Article - December 17, 2012
Even though the aviation sector in Nigeria is going through difficult times, luxury fixed-base operators like EAN are turning around the concept of air travel in Nigeria and beyond
Nigeria’s aviation industry has been going through difficult times after the tragic accident that took place earlier this year. On 3 June 2012, a Dana Air plane with 153 passengers on board crashed in one of the most populated neighbourhoods in Lagos, with terrible consequences for human lives and infrastructure. And the day before, a Nigerian plane had a failed landing in Accra, resulting in 10 passenger deaths. These catastrophes opened a Pandora’s box for the Nigerian aviation industry, which was harshly criticised for inadequate safety standards.

Since then, Nigerian airlines have made great efforts to adapt to international safety standards, limit delays and modernise their fleets. This movement has been prompted both by more stringent government regulations and by commercial considerations such as the need to revamp business. Aviation Minister Princess Stella Oduah-Ogiemwonyi asked that all the airlines operating in Nigerian airspace adhere to the safety measures set by the International Civil Aviation Organisation by December. Those that do not comply will lose their license. Furthermore, the General Manager of the Civil Aviation Authority, Dr Harold Demuren, has expressed a commitment to modernising and personally supervising all the control towers and radars in the airports.
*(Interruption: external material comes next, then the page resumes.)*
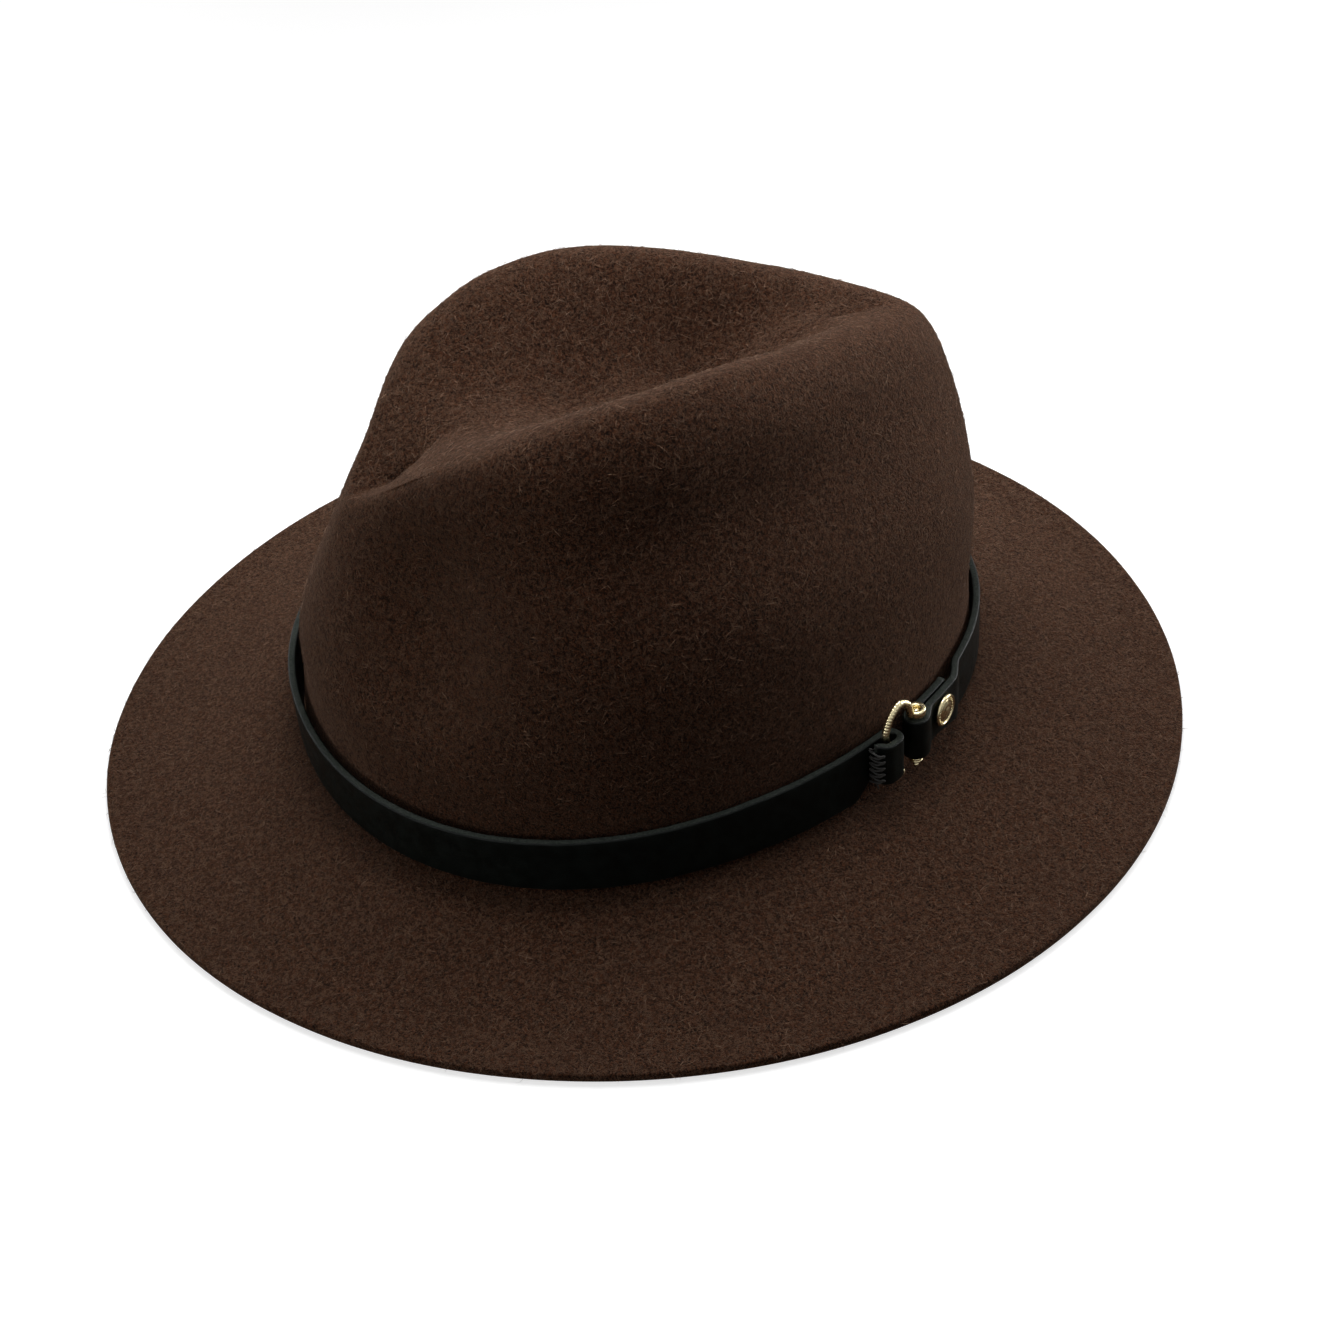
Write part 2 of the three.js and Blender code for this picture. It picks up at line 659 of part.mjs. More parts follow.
// The hoop's middle line: up through the left loop, over the top and down to the eye on the pin.
function hoopLine() {
  const eyeUp = loopTop + GAP + BAR / 2;
  const reach = PIN_SPACING - COLLAR_RADIUS - 0.4;
  return new THREE.CatmullRomCurve3([
    strapPlace(HOOP_TAIL, legTurn, loopBottom - 2.8),
    strapPlace(HOOP_TAIL - 2.4, legTurn, loopBottom - 2.7),
    strapPlace(LEG_SWING + 0.4, legTurn, loopBottom - 1.3),
    strapPlace(LEG_SWING, legTurn, loopBottom + 1),
    strapPlace(0, legTurn, (loopBottom + loopTop) / 2),
    strapPlace(-LEG_SWING, legTurn, loopTop - 1),
    strapPlace(-LEG_SWING, legTurn, loopTop + 2),
    strapPlace(1.2, legTurn, loopTop + HOOP_SHOULDER),
    strapPlace(4.6, (legTurn + pinTurn) / 2, loopTop + HOOP_RISE),
    strapPlace(8, pinTurn, loopTop + HOOP_SHOULDER),
    strapPlace(reach, pinTurn, eyeUp + 0.2),
  ]);
}

function hoop() {
  const line = hoopLine();
  const bar = solidOf(
    new THREE.ExtrudeGeometry(polygon(BAR / 2, 8), {
      steps: 30,
      bevelEnabled: false,
      extrudePath: line,
    }),
  );
  const tip = ball(BAR / 2, line.getPoint(0));
  const knuckle = ball(BAR / 2, line.getPoint(1));
  const hole = PIN_RADIUS + TURN_CLEARANCE;
  const eye = solidOf(
    lathe([
      [hole, -BAR / 2],
      [COLLAR_RADIUS + 0.6, -BAR / 2],
      [COLLAR_RADIUS + 0.9, 0],
      [COLLAR_RADIUS + 0.6, BAR / 2],
      [hole, BAR / 2],
      [hole, -BAR / 2],
    ], 20).applyMatrix4(placeOn(strapPlace(PIN_SPACING, pinTurn, loopTop + GAP + BAR / 2))),
  );
  const clearance = solidOf(
    lathe([
      [0, -BAR],
      [hole, -BAR],
      [hole, BAR],
      [0, BAR],
    ], 20).applyMatrix4(placeOn(strapPlace(PIN_SPACING, pinTurn, loopTop + GAP + BAR / 2))),
  );
  return geometryOf(bar.add(tip).add(knuckle).add(eye).subtract(clearance));
}

const placeOn = (place) => new THREE.Matrix4().makeTranslation(place);

const polygon = (radius, sides) =>
  new THREE.Shape(
    Array.from({ length: sides }, (_, k) => {
      const turn = (2 * Math.PI * k) / sides;
      return new THREE.Vector2(radius * Math.cos(turn), radius * Math.sin(turn));
    }),
  );

const ball = (radius, place) =>
  solidOf(new THREE.SphereGeometry(radius * 1.04, 12, 8).translate(place.x, place.y, place.z));

// A turned solid about +Z from pairs of radius and height, listed from the bottom up.
const lathe = (profile, sides) =>
  new THREE.LatheGeometry(
    profile.map(([r, z]) => new THREE.Vector2(r, z)),
    sides,
  ).rotateX(Math.PI / 2);

function solidOf(geometry) {
  const bare = geometry.clone();
  bare.deleteAttribute("normal");
  bare.deleteAttribute("uv");
  const merged = mergeVertices(bare, 1e-4);
  return new wasm.Manifold(
    new wasm.Mesh({
      numProp: 3,
      vertProperties: merged.getAttribute("position").array,
      triVerts: new Uint32Array(merged.index.array),
    }),
  );
}

function geometryOf(solid) {
  const mesh = solid.getMesh();
  return indexed(Array.from(mesh.vertProperties), Array.from(mesh.triVerts));
}

// The pin stands in the right loop, from the eye down to its tail; its collar is a separate ring.
function pinGroup() {
  const over = loopBottom - COLLAR_DROP; // top of the collar
  const under = over - COLLAR_HEIGHT;
  const tail = under - PIN_TAIL_LENGTH + 0.4;
  const top = loopTop + GAP + BAR * 0.75;
  const group = new THREE.Group();
  const shank = lathe([
    [0, tail],
    [PIN_TAIL_RADIUS - 0.2, tail],
    [PIN_TAIL_RADIUS, tail + 0.3],
    [PIN_TAIL_RADIUS, loopBottom],
    [PIN_RADIUS, loopBottom + 0.6],
    [PIN_RADIUS, top - 0.4],
    [PIN_RADIUS - 0.4, top],
    [0, top],
  ], 20);
  group.add(named("buckle_pin", shank, GOLD));
  const bore = PIN_TAIL_RADIUS + GAP;
  const collar = lathe([
    [bore, under],
    [COLLAR_RADIUS - 0.5, under],
    [COLLAR_RADIUS, under + 0.5],
    [COLLAR_RADIUS, over - 0.3],
    [COLLAR_RADIUS - 0.4, over],
    [bore, over],
    [bore, under],
  ], 20);
  group.add(named("pin_collar", collar, GOLD));
  group.position.copy(strapPlace(PIN_SPACING, pinTurn));
  return group;
}

// The domed stud: cap outside, post through both layers, washer against the felt side.
function studGroup() {
  const group = new THREE.Group();
  const face = lap + STRAP_THICKNESS / 2 + 0.15; // outer face of the curved outer layer
  const back = -STRAP_THICKNESS / 2 + 0.9; // the washer is let into the inner layer
  const cap = lathe([
    [0, face + GAP],
    [STUD_RADIUS, face + GAP],
    [STUD_RADIUS, face + GAP + 0.5],
    [STUD_RADIUS - 0.5, face + GAP + 1],
    [STUD_RADIUS - 1.1, face + GAP + 0.8],
    [STUD_RADIUS * 0.45, face + GAP + STUD_DOME],
    [0, face + GAP + STUD_DOME + 0.15],
  ], 24);
  group.add(named("stud_cap", cap, GOLD));
  const post = lathe([
    [0, back],
    [POST_RADIUS, back],
    [POST_RADIUS, face + GAP - 0.3],
    [0, face + GAP - 0.3],
  ], 16);
  group.add(named("stud_post", post, GOLD));
  const washer = lathe([
    [0, back - 0.9],
    [POST_RADIUS * 2, back - 0.9],
    [POST_RADIUS * 2, back - 0.3],
    [0, back - 0.3],
  ], 16);
  group.add(named("stud_washer", washer, GOLD));
  const out = strapNormal(STUD_PLACE);
  group.quaternion.setFromUnitVectors(vec(0, 0, 1), out);
  group.position.copy(strapPlace(STUD_PLACE, 0, studUp()));
  return group;
}

const studUp = () => (loopBottom + loopTop) / 2 + 1;

// Holes for the stud's post and washer, cut through the strap's two layers.
function strapWithHoles() {
  const bore = POST_RADIUS + TURN_CLEARANCE;
  const recess = POST_RADIUS * 2 + TURN_CLEARANCE;
  const back = -STRAP_THICKNESS / 2;
  const cutter = lathe([
    [0, back - 1],
    [recess, back - 1],
    [recess, back + 0.9],
    [bore, back + 0.9],
    [bore, lap + STRAP_THICKNESS],
    [0, lap + STRAP_THICKNESS],
  ], 16);
  const turn = new THREE.Quaternion().setFromUnitVectors(vec(0, 0, 1), strapNormal(STUD_PLACE));
  cutter.applyQuaternion(turn);
  cutter.applyMatrix4(placeOn(strapPlace(STUD_PLACE, 0, studUp())));
  return geometryOf(solidOf(strap()).subtract(solidOf(cutter)));
}

// Whip stitches that hold the left loop's folded end down, as one running thread.
function loopThread() {
  const stitches = 5;
  const low = loopBottom + 1.2;
  const high = loopTop - 1.2;
  const pitch = (high - low) / stitches;
  const clear = STRAP_THICKNESS / 2 + THREAD_RADIUS + GAP;
  const points = [];
  for (let i = 0; i <= stitches; i++) {
    const up = low + pitch * i;
    points.push(strapPlace(-LOOP_END - 1.3, clear, up));
    if (i === stitches) break;
    points.push(strapPlace(-LOOP_END - 0.9, lap + clear + 0.2, up + pitch * 0.3));
    points.push(strapPlace(-LOOP_END + 0.5, lap + clear + 1, up + pitch * 0.5));
    points.push(strapPlace(-LOOP_END - 0.9, lap + clear + 0.2, up + pitch * 0.7));
  }
  return new THREE.ExtrudeGeometry(polygon(THREAD_RADIUS, 6), {
    steps: 60,
    bevelEnabled: false,
    extrudePath: new THREE.CatmullRomCurve3(points),
  });
}

// ---- the assembly ----
function named(name, geometry, surface) {
  const mesh = new THREE.Mesh(geometry, surface.clone());
  mesh.name = name;
  return mesh;
}

const hat = new THREE.Group();
hat.add(
  named("felt_hood", feltHood(), FELT_BROWN),
  named("hatband_strap", strapWithHoles(), LEATHER),
  named("loop_thread", loopThread(), THREAD),
  named("buckle_hoop", hoop(), GOLD),
  pinGroup(),
  studGroup(),
  named("sweatband", sweatband(), LEATHER_BROWN),
  named("sweatband_reed", sweatbandReed(), REED),
  named("sweatband_stitching", sweatbandStitching(), THREAD),
  named("sweatband_join", sweatbandJoin(), RIBBON),
  named("size_tag", sizeTag(), PAPER),
  bowGroup(),
  named("lining_side", liningSide(), SATIN),
  named("lining_tip", liningTip(), SATIN),
  named("lining_piping", liningPiping(), RIBBON),
);

export default hat;
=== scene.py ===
"""A soft felt fedora with a teardrop crown, a buckled leather strap, a sweatband and a lining.

Shapes are worked out in millimetres and put into the meshes in metres. The wearer looks along
-Y, the wearer's left is +X, and the brim's edge rests on Z = 0. Angles round the hat start at
the front and grow towards the wearer's left.
"""

import math

import bpy
import numpy as np
from mathutils import Matrix, Vector


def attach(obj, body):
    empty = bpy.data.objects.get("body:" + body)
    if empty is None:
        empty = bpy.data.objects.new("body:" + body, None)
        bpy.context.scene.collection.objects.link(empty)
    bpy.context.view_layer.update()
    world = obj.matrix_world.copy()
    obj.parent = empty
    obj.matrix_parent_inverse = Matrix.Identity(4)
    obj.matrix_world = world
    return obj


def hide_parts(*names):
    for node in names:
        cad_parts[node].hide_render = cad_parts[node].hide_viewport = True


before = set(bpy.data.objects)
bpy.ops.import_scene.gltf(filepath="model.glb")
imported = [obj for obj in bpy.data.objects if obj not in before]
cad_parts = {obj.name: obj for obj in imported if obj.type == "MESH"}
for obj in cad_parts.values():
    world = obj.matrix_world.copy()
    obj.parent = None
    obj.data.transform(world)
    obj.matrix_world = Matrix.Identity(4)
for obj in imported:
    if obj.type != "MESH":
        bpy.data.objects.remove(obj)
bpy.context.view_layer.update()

MM = 0.001

# ---- sizes in millimetres, shared with the solids ----
FELT = 2.6
CROWN_HALF_LENGTH = 197.6 / 2 + FELT
CROWN_HALF_WIDTH = 175.6 / 2 + FELT
HEAD_POWER = 2.08
HEAD_EGG = 0.104
HEAD_SHIFT = 1.7
BRIM_HALF_LENGTH = 161.6
BRIM_HALF_WIDTH = 156.9
BRIM_EGG = -0.038
BRIM_RISE = 6.9
BRIM_LAND = 0.16
BREAK_RADIUS = 2.2
WALL_FOOT = FELT + BRIM_RISE + BREAK_RADIUS

RIDGE_HEIGHT = 129
RIDGE_HALF_LENGTH = 80
RIDGE_HALF_WIDTH = 42.4
RIDGE_SHIFT = 4
RIDGE_EGG = 0.255
RIDGE_ENDS = 1.13
RIDGE_SIDES = 1.37
RIDGE_DROP = 0.00417
RIDGE_TILT = 2e-5
CREASE_DEPTH = 26
CREASE_REACH = 0.8
CREASE_RAMP = (0.9, 0.74)
PINCH_DEPTH, PINCH_HEIGHT, PINCH_ANGLE, PINCH_SPREAD = 10.7, 74.4, 36.2, (26, 17)
FLANK_DEPTH, FLANK_HEIGHT, FLANK_ANGLE, FLANK_SPREAD = 6.4, 97.8, 95, (16, 45)
BACK_FULLNESS = 3.4
FRONT_FULLNESS = 3
# The wall's outline, with one value each for the sides, the front and the back.
WALL_LEAN = (1.4, 0.6, 2.2)
WALL_UPRIGHT = (0.5, 0.27, 0.53)
WALL_SHOULDER = (14.5, 6, 24.4)

GAP = 0.35
STRAP_THICKNESS = 2.3
STRAP_HEIGHT = 16.4
STRAP_FLARE = 1.5
STRAP_LIFT = 4.6
STRAP_LOW = WALL_FOOT + GAP / 2
STRAP_CENTRE = GAP + STRAP_THICKNESS / 2
BUCKLE_ANGLE = 116.8

BAR = 2.3
HOOP_RISE = 8.6
HOOP_SHOULDER = 6.4
HOOP_TAIL = 5.6
LEG_SWING = 0.8
TURN_CLEARANCE = 0.35
PIN_SPACING = 12.2
PIN_RADIUS = 1.15
PIN_TAIL_RADIUS = 0.85
PIN_TAIL_LENGTH = 2.4
COLLAR_RADIUS = 1.9
COLLAR_HEIGHT = 1.5
COLLAR_DROP = 1.5
STUD_SPACING = 11.6
STUD_RADIUS = 4.8
STUD_DOME = 1.3
LEG_BORE = BAR / 2 + TURN_CLEARANCE
LEG_TURN = LEG_BORE + STRAP_THICKNESS / 2
PIN_TURN = PIN_RADIUS + TURN_CLEARANCE + STRAP_THICKNESS / 2
LAP = STRAP_THICKNESS + GAP
STUD_PLACE = PIN_SPACING + STUD_SPACING
INNER_END = STUD_PLACE + 6.5
LOOP_END = LEG_SWING + LEG_BORE + 2.7
RAMP = 10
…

“We offer a premium service to our clients; when they arrive, there is somebody there to meet them and the planes and crew are ready. It is seamless, there is no hassle.”

Segun Demuren, CEO of
Evergreen Apple Nigeria

The sector received a boost in October, when Nigeria hosted the sixth summit of the D-8 Working Group on Civil Aviation (D-8 WGCA) in Abuja. The Developing-8 or D-8, an organisation comprising some of the most populous developing countries in the world – Bangladesh, Pakistan, Nigeria, Iran, Indonesia, Malaysia, Egypt and Turkey – is an important player in the global aviation industry. The annual meetings of civil aviation representatives in the eight member countries are meant to address the most pertinent issues related to safety, security, training, maintenance, airport infrastructure, and leasing, among others, in order to develop a concrete D-8 cooperation programme in civil aviation. 

Despite the recent developments, there is one sub-sector in Nigerian aviation which has not only remained unscathed, but has actually expanded: the luxury fixed-base operators in Nigeria – a dream that has become reality thanks to Segun Demuren, CEO of Evergreen Apple Nigeria (EAN).

Headquartered in Lagos, the company was launched in June 2011, offering the first private flights operated by a fixed-base operator (FBO) in Nigeria.  Its facilities, which include VIP lounges, ground handling, exclusive hangars, offices and restaurants, and catering for private jets, set a new standard at the Murtala Mohamed International Airport.

“We offer a premium service to our clients; when they arrive, there is somebody there to meet them and the planes and crew are ready. They can have private meetings – it is seamless, there is no hassle. Most of them are usually working, even when they arrive at the facility. Some arrive with aides. We want to create an environment where as they come in, they already feel comfortable,” explains EAN’s Segun Demuren.

Moreover, through the exclusive EAN Club Jet, the company offers customised services to its clients and rewards loyalty with points that can be earned using its platinum and golden club cards. EAN has been so successful that it operated over 1,000 private flights in its first year and currently accounts for half the traffic at Lagos airport. According to the CEO, the recipe for success for success is that EAN strives to maintain a fantastic rapport with clients and to promote transparency in the management team. 

In the near future, EAN is planning on expanding to other major cities in Nigeria. In the first stage, it will set up offices in Abuja, the country’s administrative capital, and later in Port Harcourt, the energy capital of the Niger Delta. The expansion will most likely prove lucrative, as the three airports – Lagos, Abuja and Port Harcourt – account for 80 per cent of the aviation business in Nigeria.